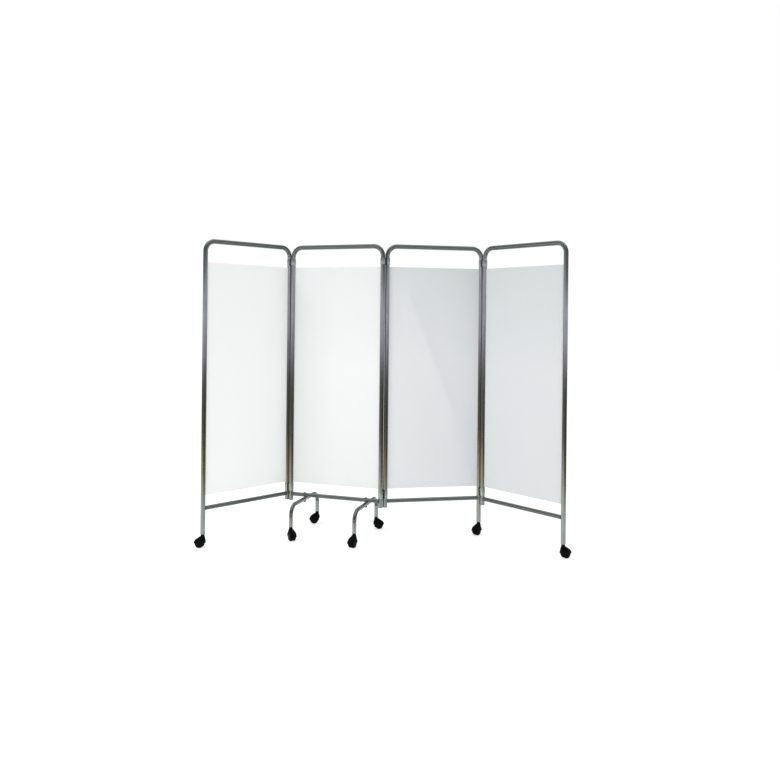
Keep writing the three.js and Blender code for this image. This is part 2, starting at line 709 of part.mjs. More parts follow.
// Panel by panel from the left, each upright is followed by a hinge and the next panel.
function screen() {
  const model = new THREE.Group();
  model.name = "screen";
  const [first, second, third, fourth] = panels();
  first.add(legCastor("outer_left", 0, PANEL_HEADINGS[0]));
  second.add(bowFoot("left", BOW_INSET, PANEL_HEADINGS[1]));
  second.add(bowFoot("right", FRAME_PITCH - BOW_INSET, PANEL_HEADINGS[1]));
  third.add(legCastor("middle", FRAME_PITCH, PANEL_HEADINGS[2]));
  fourth.add(legCastor("outer_right", FRAME_PITCH, PANEL_HEADINGS[3]));

  const place = new THREE.Vector3();
  const step = (length, heading) =>
    new THREE.Vector3(length, 0, 0).applyAxisAngle(
      new THREE.Vector3(0, 0, 1),
      THREE.MathUtils.degToRad(heading),
    );
  [first, second, third, fourth].forEach((panel, index) => {
    panel.position.copy(place);
    model.add(panel);
    place.add(step(FRAME_PITCH, PANEL_HEADINGS[index]));
    if (index < HINGE_HEADINGS.length) {
      const link = hinge(index + 1);
      link.position.copy(place);
      model.add(link);
      place.add(step(HINGE_PITCH, HINGE_HEADINGS[index]));
    }
  });
  return model;
}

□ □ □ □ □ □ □

What you should do:
Please output the entire listing exactly as it stands.

Full output:
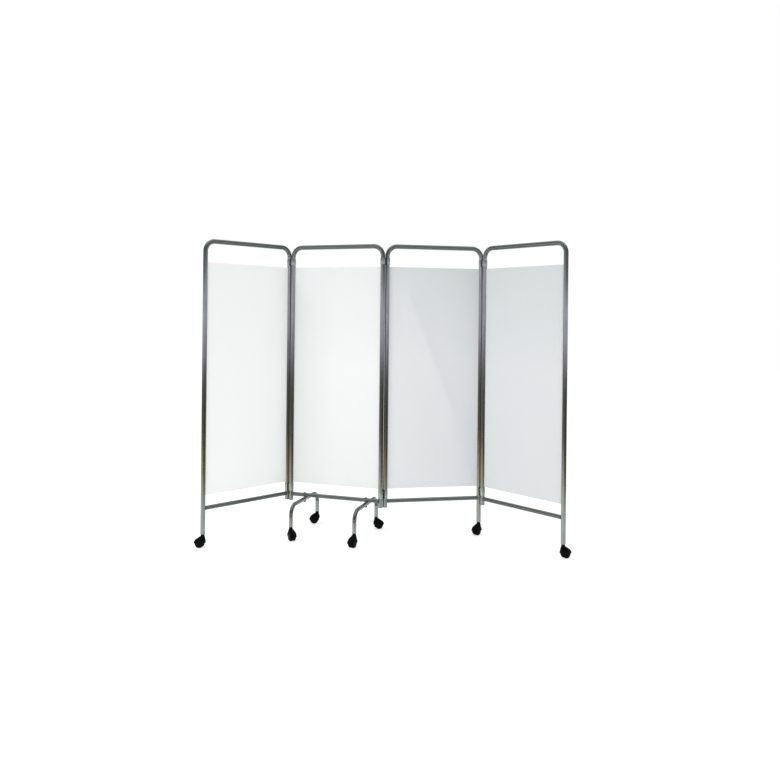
Keep writing the three.js and Blender code for this image. This is part 2, starting at line 709 of part.mjs. More parts follow.
// Panel by panel from the left, each upright is followed by a hinge and the next panel.
function screen() {
  const model = new THREE.Group();
  model.name = "screen";
  const [first, second, third, fourth] = panels();
  first.add(legCastor("outer_left", 0, PANEL_HEADINGS[0]));
  second.add(bowFoot("left", BOW_INSET, PANEL_HEADINGS[1]));
  second.add(bowFoot("right", FRAME_PITCH - BOW_INSET, PANEL_HEADINGS[1]));
  third.add(legCastor("middle", FRAME_PITCH, PANEL_HEADINGS[2]));
  fourth.add(legCastor("outer_right", FRAME_PITCH, PANEL_HEADINGS[3]));

  const place = new THREE.Vector3();
  const step = (length, heading) =>
    new THREE.Vector3(length, 0, 0).applyAxisAngle(
      new THREE.Vector3(0, 0, 1),
      THREE.MathUtils.degToRad(heading),
    );
  [first, second, third, fourth].forEach((panel, index) => {
    panel.position.copy(place);
    model.add(panel);
    place.add(step(FRAME_PITCH, PANEL_HEADINGS[index]));
    if (index < HINGE_HEADINGS.length) {
      const link = hinge(index + 1);
      link.position.copy(place);
      model.add(link);
      place.add(step(HINGE_PITCH, HINGE_HEADINGS[index]));
    }
  });
  return model;
}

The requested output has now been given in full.